_Set problem_
Up to and including the line that contains "wasm.setup();", write out each line of the material from its first line, exactly.

━━━━━ Data ━━━━━

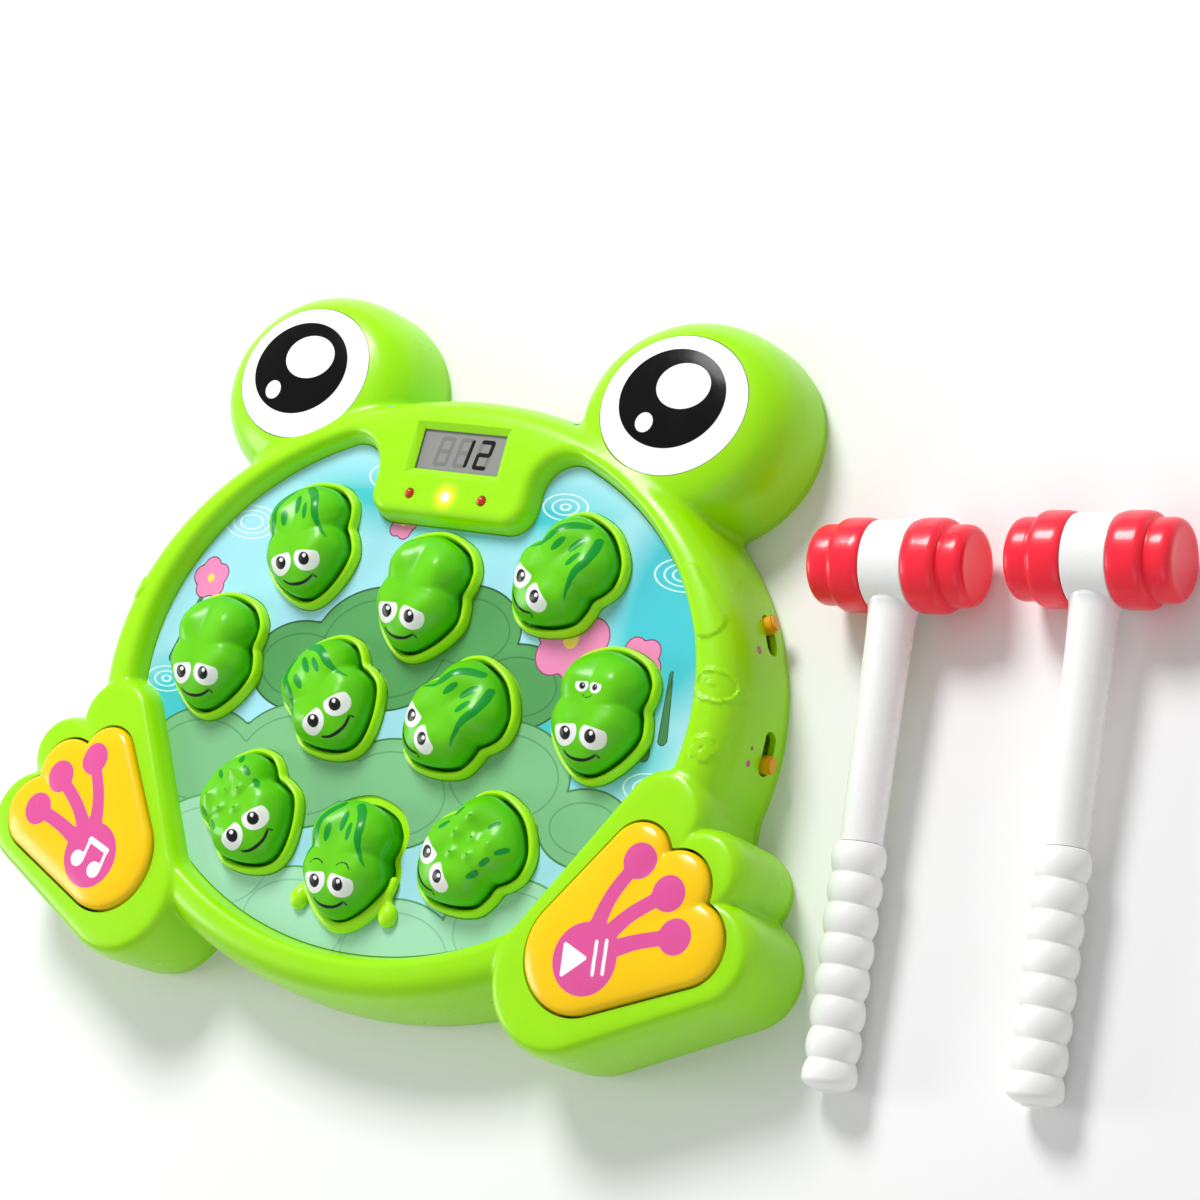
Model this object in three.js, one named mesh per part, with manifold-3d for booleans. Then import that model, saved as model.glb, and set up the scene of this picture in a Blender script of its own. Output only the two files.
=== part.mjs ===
// Frog pounding game: a frog-shaped console that lies on its back, with ten sprung frog heads
// in a printed pond, a score display, two paw buttons, two slide switches and two toy hammers.
// Millimetres. +Z is up out of the play face, +Y points to the eyes, the player sits at -Y.
// The origin is the centre of the round body's underside, on the surface that it rests on.

import * as THREE from 'three';
import { mergeVertices } from 'three/addons/utils/BufferGeometryUtils.js';
import Module from 'manifold-3d';

const wasm = await Module();
wasm.setup();

// Body
const base_radius = 132.5;          // half width of the round body at its bottom edge
const crest_inset = 15.5;           // the rim's highest line lies this far inside the bottom edge
const body_ratio = 0.801;           // front-to-back size over width, for all body ellipses
const rim_height = 35.2;            // top of the rim over the table
const wall = 2.2;                   // moulded wall thickness
const seat = 0.3;                   // gap between seated pieces
const cut_over = 4;                 // how far a cutting shape runs past a face
const weld = 0.0001;                // distance under which two points are one
const crest_radius = base_radius - crest_inset;

// A circle of the plan view from shares of the body's half width
function planCircle([x_share, y_share, r_share]) {
  return { x: x_share * base_radius, y: y_share * base_radius, r: r_share * base_radius };
}

// Back cover
const cover_plate = 2.4;
const cover_inset = 0.7;            // the cover's edge stands back from the casing's edge
const cover_chamfer = 0.8;
const rib_length = 14;               // locating ribs that stand inside the casing's wall
const rib_plate = 1.6;
const rib_height = 3.6;
const rib_slack = 0.5;
const seam_height = cover_plate + seat;

// Opening over the pond
const opening_shift = 2.2;          // the opening sits this far towards the eyes
const opening_draft = 1.5;          // the opening narrows this much down to the deck
const ridge_round = 2;              // fillet along the ridge
const opening_radius = crest_radius - ridge_round;
const display_half_width = 32.5;    // score block that hangs into the opening
const block_reach = 34.815;         // the block runs this far in from the opening's far edge
const display_bottom = opening_radius * body_ratio + opening_shift - block_reach;
const block_corner = 8;
const lobe_round = 13;

// Play deck
const pond_depth = 8.2;             // from the rim's top down to the deck
const deck_top = rim_height - pond_depth;
const deck_plate = 2.2;
const deck_tuck = 6;                // the deck's edge runs this far under the rim
const deck_radius = opening_radius + deck_tuck;
const sheet_plate = 0.5;
const deck_bottom = deck_top - deck_plate;
const wall_foot = deck_top + seat;  // lower end of the opening's inner wall

// Eye pods
const pod_place_share = [0.584906, 0.784906, 0];
const { x: pod_x, y: pod_y } = planCircle(pod_place_share);
const pod_half_width = 42;
const pod_half_depth = 37.5;
const pod_drop = 0.7;               // the pods end this far under the rim's top
const pod_height = rim_height - pod_drop;
const eye_shift = 3;                // the eyes sit this far back on their pods
const eye_out = 0.5;
const eye_margin = 14;              // from a pod's side to the side of its eye
const eye_depth_margin = 12.8;
const eye_x = pod_x + eye_out;
const eye_y = pod_y + eye_shift;
const eye_half_width = pod_half_width - eye_margin;
const eye_half_depth = pod_half_depth - eye_depth_margin;
const eye_plate = 1.2;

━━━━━

_Correct output_
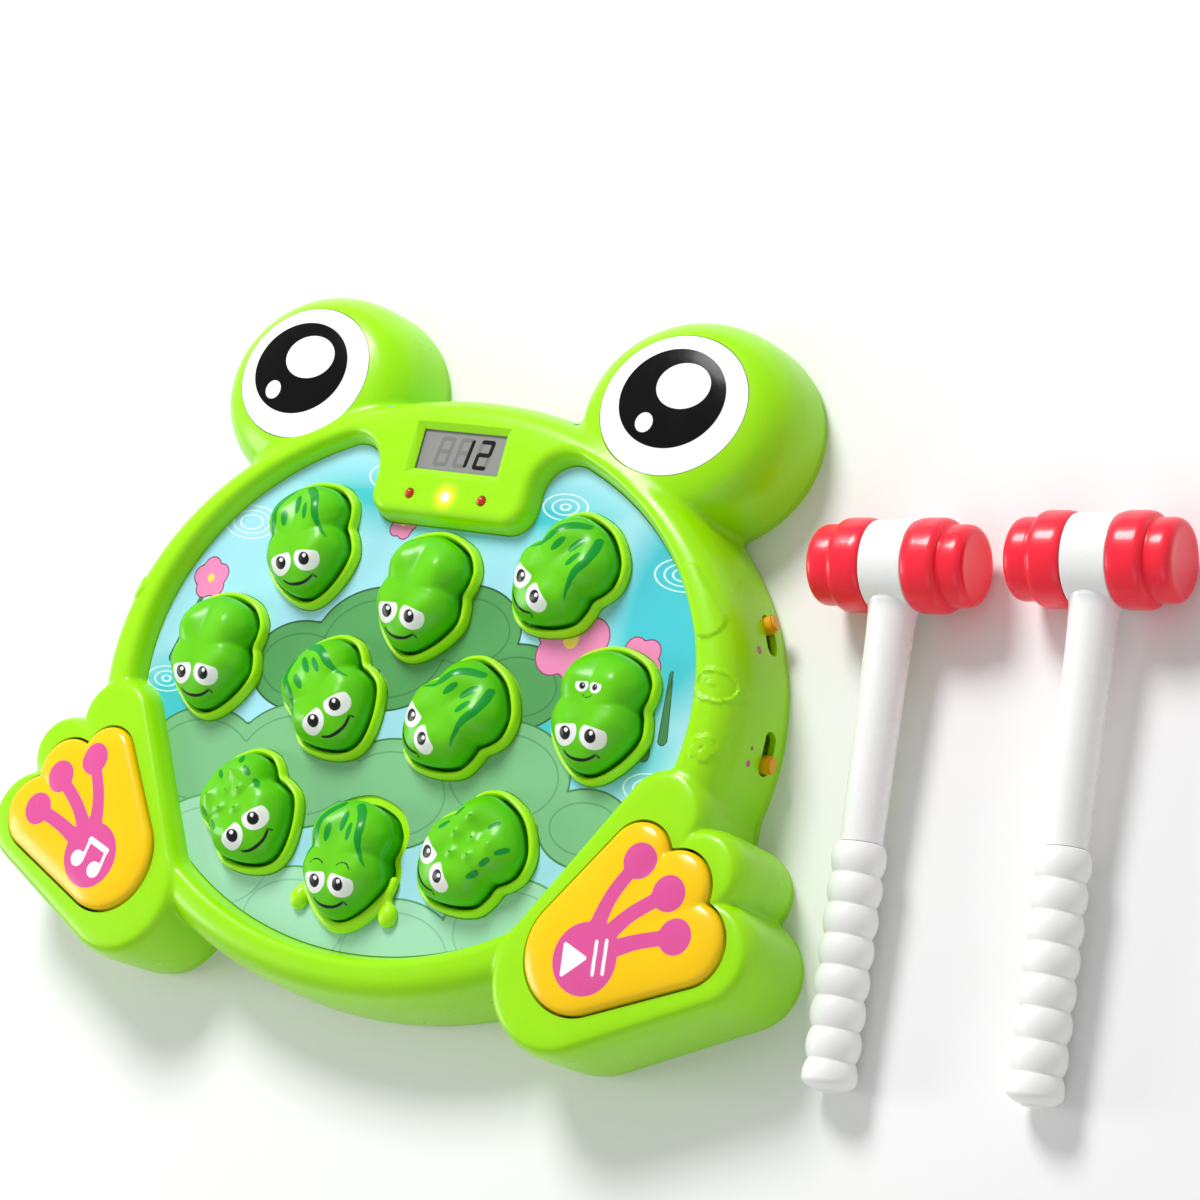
Model this object in three.js, one named mesh per part, with manifold-3d for booleans. Then import that model, saved as model.glb, and set up the scene of this picture in a Blender script of its own. Output only the two files.
=== part.mjs ===
// Frog pounding game: a frog-shaped console that lies on its back, with ten sprung frog heads
// in a printed pond, a score display, two paw buttons, two slide switches and two toy hammers.
// Millimetres. +Z is up out of the play face, +Y points to the eyes, the player sits at -Y.
// The origin is the centre of the round body's underside, on the surface that it rests on.

import * as THREE from 'three';
import { mergeVertices } from 'three/addons/utils/BufferGeometryUtils.js';
import Module from 'manifold-3d';

const wasm = await Module();
wasm.setup();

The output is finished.